Money isn’t the only criteria of business success; neither is it something that you can afford to ignore. If you focus too much on research and development or building a clientele while your finances are going downhill, you are unlikely to stay open for business. You have to focus on everything simultaneously.

But thinking that your business is successful only when it’s bringing you a lot of money, also reflects the wrong mindset. It shows that your business has no values and no broad-spectrum aims and that you will do anything to keep the money rolling in.

That will prevent you from attracting the right (and loyal) clientele. They can be values like giving back to the community, solving a problem, providing a much-needed service, etc. help anchor down your business. And they also help you bull through hard times when business is not bringing in as much money.

7. You Can Save For Every Eventuality

It’s not exactly a money mindset, but that’s a huge part of it. People are too organized (and OCD) about sticking to a plan, often create safety nets for their businesses. While it’s a good thing, overdoing it can spread your resources too thin. You can’t prepare for every possibility, and you can’t build a financial safety net against every crisis your business might face.

Plan for failure, prepare for it, but never turn your back on it. The history is full of organizations that became things of the past (Blockbuster, Kodak, etc.) simply because they were too tied to convention and their own safety plans, and couldn’t evolve fast enough.

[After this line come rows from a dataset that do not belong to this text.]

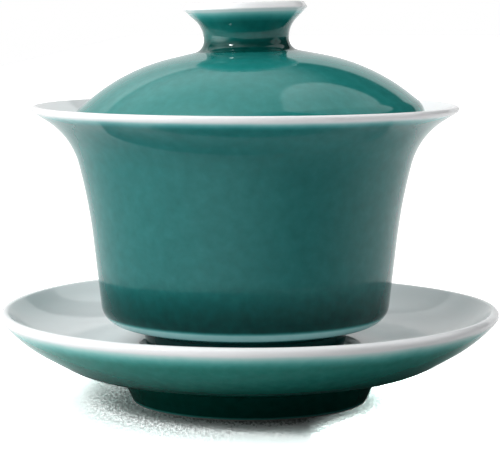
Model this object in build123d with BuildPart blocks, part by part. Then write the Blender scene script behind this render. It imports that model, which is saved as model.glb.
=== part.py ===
"""Gaiwan: a lidded tea bowl on its saucer, in three loose pieces of glazed porcelain.

Millimetres, +Z up. The origin is the centre of the saucer's foot ring, on the surface
that it stands on. Each piece was turned on a wheel, so each one is a closed outline of
(radius, height) corners revolved about the piece's own axis. Every corner in an outline
carries the radius that rounds it off, and 0 leaves it sharp.
"""

import os
from math import cos, radians, sin

from build123d import *

# Saucer, from the table up
saucer_foot_r = 28.5             # outside of the foot ring, on the table
saucer_foot_w = 3.0              # width of the ring that touches the table
saucer_foot_draft = 1.2          # the ring's inner wall leans in as it rises
saucer_foot_top = (31.3, 6.05)   # the ring's outer wall splays outward as it rises
saucer_foot_round = 0.6
saucer_belly = (43.9, 8.9)
saucer_shoulder = (56.2, 15.95)
saucer_rim = (60.9, 21.45)
saucer_lip = 2.3                 # thickness of the rim's bead
saucer_lip_round = 1.1
saucer_wall = 2.9
saucer_dish = (46.0, 14.4)       # where the upper face starts to rise towards the rim
well_r = 26.7                    # recess that keeps the bowl's foot in place
well_z = 12.0                    # its floor, where the bowl stands
well_edge_z = 13.2
well_draft = 0.5
saucer_floor = 4.4               # thickness of the floor under the well

# Bowl
bowl_foot_r = 23.7
bowl_foot_w = 2.6
bowl_foot_draft = 0.6
bowl_foot_top = (25.0, 17.1)
bowl_foot_round = 0.5
bowl_turn = (34.65, 19.9)        # where the base turns up into the wall
bowl_waist = (37.85, 48.6)
bowl_flare = (42.0, 64.55)
bowl_rim = (51.7, 70.65)
bowl_lip = 1.6
bowl_lip_round = 0.75
bowl_flare_wall = 1.8
bowl_wall = 3.0
bowl_base_z = 15.2               # underside of the base, inside the foot ring
bowl_floor_z = 19.7
bowl_shift = -1.05               # the foot stands off centre in the wider well

# Lid, at heights above the table when it sits level
knob_top_z = 96.35
knob_rim_r = 14.9
knob_rim_lean = 1.0              # the rim's outer edge narrows towards its top
knob_lip = 1.5
knob_lip_round = 0.7
knob_depth = 8.2                 # hollow in the top of the knob
knob_hollow_r = 6.2
neck = (10.05, 90.2)
neck_root = (10.45, 85.05)
lid_dome = (29.8, 80.95)
lid_shoulder = (44.85, 68.6)
lid_edge = (40.4, 63.85)
lid_lip = 2.4
lid_lip_round = 1.1
lid_edge_wall = 2.7
lid_wall = 3.0
lid_crown = (8.0, 82.3)          # underside of the lid, below the knob
lid_tilt = 1.6                   # degrees: the lid sits askew in the bowl's flare
lid_shift = -0.35                # the tilt carries it back off the bowl's axis
lid_seat_z = 72.0                # height of the point that the lid is tilted about


def inset(before, corner, after, wall):
    """Move an outline's corner to the left of the path by a wall's thickness."""
    way_in = (Vector(*corner) - Vector(*before)).normalized()
    way_out = (Vector(*after) - Vector(*corner)).normalized()
    left = Vector(-way_in.Y - way_out.Y, way_in.X + way_out.X)
    return Vector(*corner) + left * (wall / (1 + way_in.dot(way_out)))


def across(before, tip, lip):
    """Give the far corner of an edge that is cut square across the path at its tip."""
    way = (Vector(*tip) - Vector(*before)).normalized()
    return Vector(*tip) + Vector(-way.Y, way.X) * lip


def draw(corners):
    """Draw a closed outline in the current line builder, rounding off its corners."""
    points = [point for point, rounding in corners]
    roundings = [rounding for point, rounding in corners]
    FilletPolyline(*points, radius=roundings, close=True)


os.makedirs("parts", exist_ok=True)

# Saucer: out along the underside to the rim, then back in over the top to the well
saucer_foot_inner_r = saucer_foot_r - saucer_foot_w
saucer_floor_z = well_z - saucer_floor
saucer_corners = [
    ((0, saucer_floor_z), 0),
    ((saucer_foot_inner_r - saucer_foot_draft, saucer_floor_z), 2.5),
    ((saucer_foot_inner_r, 0), saucer_foot_round),
    ((saucer_foot_r, 0), saucer_foot_round),
    (saucer_foot_top, 0.5),
    (saucer_belly, 15),
    (saucer_shoulder, 33),
    (saucer_rim, saucer_lip_round),
    (across(saucer_shoulder, saucer_rim, saucer_lip), saucer_lip_round),
    (inset(saucer_belly, saucer_shoulder, saucer_rim, saucer_wall), 20),
    (saucer_dish, 30),
    ((well_r + well_draft, well_edge_z), 0.6),
    ((well_r, well_z), 0.4),
    ((0, well_z), 0),
]
with BuildPart() as saucer:
    with BuildSketch(Plane.XZ):
        with BuildLine():
            draw(saucer_corners)
        make_face()
    revolve(axis=Axis.Z)
saucer.part.label = "saucer"
export_step(saucer.part, "parts/saucer.step")

# Bowl: up the outside from the foot ring to the rim, then down the inside
bowl_plane = Plane(origin=(bowl_shift, 0, 0), x_dir=(1, 0, 0), z_dir=(0, -1, 0))
bowl_foot_inner_r = bowl_foot_r - bowl_foot_w
bowl_corners = [
    ((0, bowl_base_z), 0),
    ((bowl_foot_inner_r - bowl_foot_draft, bowl_base_z), 1.0),
    ((bowl_foot_inner_r, well_z), bowl_foot_round),
    ((bowl_foot_r, well_z), bowl_foot_round),
    (bowl_foot_top, 0.5),
    (bowl_turn, 5.2),
    (bowl_waist, 130),
    (bowl_flare, 17.8),
    (bowl_rim, bowl_lip_round),
    (across(bowl_flare, bowl_rim, bowl_lip), bowl_lip_round),
    (inset(bowl_waist, bowl_flare, bowl_rim, bowl_flare_wall), 20),
    (inset(bowl_turn, bowl_waist, bowl_flare, bowl_wall), 90),
    ((bowl_turn[0] - bowl_wall, bowl_floor_z), 9),
    ((0, bowl_floor_z), 0),
]
with BuildPart() as bowl:
    with BuildSketch(bowl_plane):
        with BuildLine():
            draw(bowl_corners)
        make_face()
    revolve(axis=Axis(bowl_plane.origin, bowl_plane.y_dir))
bowl.part.label = "bowl"
export_step(bowl.part, "parts/bowl.step")

# Lid: out of the knob's hollow, over the dome to the edge, then back in underneath.
# Its plane leans with it, and passes through the point that it is tilted about.
lean = radians(lid_tilt)
up = Vector(-sin(lean), 0, cos(lean))
lid_plane = Plane(
    origin=Vector(lid_shift, 0, lid_seat_z) - up * lid_seat_z,
    x_dir=(cos(lean), 0, sin(lean)),
    z_dir=(0, -1, 0),
)
knob_top_r = knob_rim_r - knob_rim_lean
knob_floor_z = knob_top_z - knob_depth
lid_corners = [
    ((0, knob_floor_z), 0),
    ((knob_hollow_r, knob_floor_z), 2.5),
    ((knob_top_r - knob_lip, knob_top_z), knob_lip_round),
    ((knob_top_r, knob_top_z), knob_lip_round),
    ((knob_rim_r, knob_top_z - knob_lip), 0.35),
    (neck, 6.2),
    (neck_root, 2.9),
    (lid_dome, 47.5),
    (lid_shoulder, 5.0),
    (lid_edge, lid_lip_round),
    (across(lid_shoulder, lid_edge, -lid_lip), lid_lip_round),
    (inset(lid_dome, lid_shoulder, lid_edge, -lid_edge_wall), 2.3),
    (inset(neck_root, lid_dome, lid_shoulder, -lid_wall), 44),
    (lid_crown, 50),
    ((0, lid_crown[1]), 0),
]
with BuildPart() as lid:
    with BuildSketch(lid_plane):
        with BuildLine():
            draw(lid_corners)
        make_face()
    revolve(axis=Axis(lid_plane.origin, lid_plane.y_dir))
lid.part.label = "lid"
export_step(lid.part, "parts/lid.step")
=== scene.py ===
"""Looks of the gaiwan: three turned and glazed porcelain pieces on a white studio floor.

Every piece is a fine lathe mesh on the same outline as its CAD solid, with what the kiln
adds: bare foot rings with a step where the glaze stops, glaze that thins to white over the
rims, and a slight warp. Outlines are in millimetres, as (radius, height) corners, each with
the radius that rounds it off. Meshes, lights and camera are in metres.
"""

from math import acos, atan2, ceil, cos, pi, radians, sin, tan

import bpy
import numpy as np
from mathutils import Matrix, Vector


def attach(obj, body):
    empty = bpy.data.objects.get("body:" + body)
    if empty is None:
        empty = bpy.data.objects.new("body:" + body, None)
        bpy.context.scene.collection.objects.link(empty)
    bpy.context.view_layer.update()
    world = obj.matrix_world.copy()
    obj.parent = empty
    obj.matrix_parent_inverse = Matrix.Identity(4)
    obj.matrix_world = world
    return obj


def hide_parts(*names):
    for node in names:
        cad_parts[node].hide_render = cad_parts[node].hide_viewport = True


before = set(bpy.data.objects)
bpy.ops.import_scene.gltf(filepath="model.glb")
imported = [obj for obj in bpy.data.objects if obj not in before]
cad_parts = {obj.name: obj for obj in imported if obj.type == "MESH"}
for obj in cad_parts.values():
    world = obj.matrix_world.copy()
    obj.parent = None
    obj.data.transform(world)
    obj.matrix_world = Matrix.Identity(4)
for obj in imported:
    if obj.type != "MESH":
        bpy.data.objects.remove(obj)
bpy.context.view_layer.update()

MM = 0.001
SEGMENTS = 256                   # facets around each turned piece
ARC_STEP = radians(8)            # largest turn between two points of a rounded corner
LINE_STEP = 0.8                  # mm, longest facet along an outline
GLAZE = 0.12                     # mm, thickness of the glaze where it stops above a foot
GLAZE_STOP = 0.3                 # mm, from the foot's edge to that line
GLAZE_EASE = 0.25                # mm, over which the step is rounded
BEND_REACH = 0.8                 # mm, to each side of a point where its curvature is read
ON_AXIS = 1e-6                   # mm, radius under which a ring is a single point
FAR = 99.0                       # mm, stands for no foot near

# Saucer
saucer_foot_r = 28.5
saucer_foot_w = 3.0
saucer_foot_draft = 1.2
saucer_foot_top = (31.3, 6.05)
saucer_foot_round = 0.6
saucer_belly = (43.9, 8.9)
saucer_shoulder = (56.2, 15.95)
saucer_rim = (60.9, 21.45)
saucer_lip = 2.3
saucer_lip_round = 1.1
saucer_wall = 2.9
saucer_dish = (46.0, 14.4)
well_r = 26.7
well_z = 12.0
well_edge_z = 13.2
well_draft = 0.5
saucer_floor = 4.4
saucer_warp = 0.7                # the rim's back left stands up, and its back right dips

# Bowl
bowl_foot_r = 23.7
bowl_foot_w = 2.6
bowl_foot_draft = 0.6
bowl_foot_top = (25.0, 17.1)
bowl_foot_round = 0.5
bowl_turn = (34.65, 19.9)
bowl_waist = (37.85, 48.6)
bowl_flare = (42.0, 64.55)
bowl_rim = (51.7, 70.65)
bowl_lip = 1.6
bowl_lip_round = 0.75
bowl_flare_wall = 1.8
bowl_wall = 3.0
bowl_base_z = 15.2
bowl_floor_z = 19.7
bowl_shift = -1.05

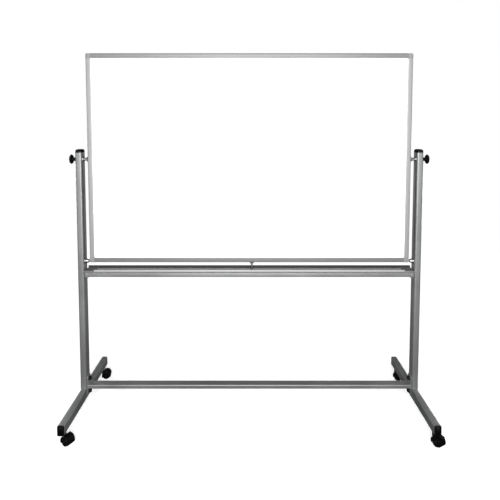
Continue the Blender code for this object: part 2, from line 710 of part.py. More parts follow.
def rest_bushing(finishes):
    """Flanged sleeve through the tray floor and the crossbar's top wall."""
    bore = REST_STEM_RADIUS + GAP
    low = UPPER_BAR_Z + BAR_HEIGHT / 2 - 0.0030
    flange = TRAY_FLOOR_Z + GAP
    profile = [(bore, low), (0.0070, low), (0.0070, flange), (0.0095, flange),
               (0.0095, flange + 0.0010), (0.0088, flange + 0.0018), (bore, flange + 0.0018)]
    return piece("centre_rest_bushing", turned(profile, 24, hollow=True),
                 finishes["grey_plastic"], (REST_X, 0, 0))


def centre_rest(finishes):
    """Sprung rest with a flared head under the middle of the board's bottom rail."""
    collar = UPPER_BAR_Z + BAR_HEIGHT / 2 - 0.0030 - GAP
    foot_z = UPPER_BAR_Z - BAR_HEIGHT / 2 + BAR_WALL + 0.0010
    flare = REST_TOP_Z - 0.0100
    profile = [(0, foot_z + 0.0062), (0.0025, foot_z + 0.0062), (0.0025, collar - 0.0020),
               (0.0060, collar - 0.0020), (0.0060, collar), (REST_STEM_RADIUS, collar),
               (REST_STEM_RADIUS, flare), (0.0052, flare + 0.0030),
               (REST_HEAD_RADIUS - 0.0008, REST_TOP_Z - 0.0022),
               (REST_HEAD_RADIUS, REST_TOP_Z - 0.0010), (REST_HEAD_RADIUS - 0.0006, REST_TOP_Z),
               (0, REST_TOP_Z)]
    return piece("centre_rest", turned(profile, 24), finishes["bright_steel"], (REST_X, 0, 0))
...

If you think there is a way to accumulate enough resources or devise a perfect business model that can withstand everything, you are wrong. You may be too scared to take advantage of new opportunities, or you will erect too many boundaries around your own growth potential. Risk is an important part of business, and if you are too afraid of it, then you may need to work on your entrepreneurial spirit first.

Conclusion

There are several other money mindset pitfalls that people don’t see and deal with until it’s too late. Like getting trapped in your past financial mistakes, considering debt the lifeblood of a business, chasing quantity over quality, thinking money is the ultimate incentive, etc. The “bottom line” is that people don’t work on their mindset. Everyone has preconceived notions about money, and they can be constructive and destructive. And until people realize the flaws in their ideas about money and how it impacts their life, and how their financial habits play out in their personal and professional life, they won’t do anything about it.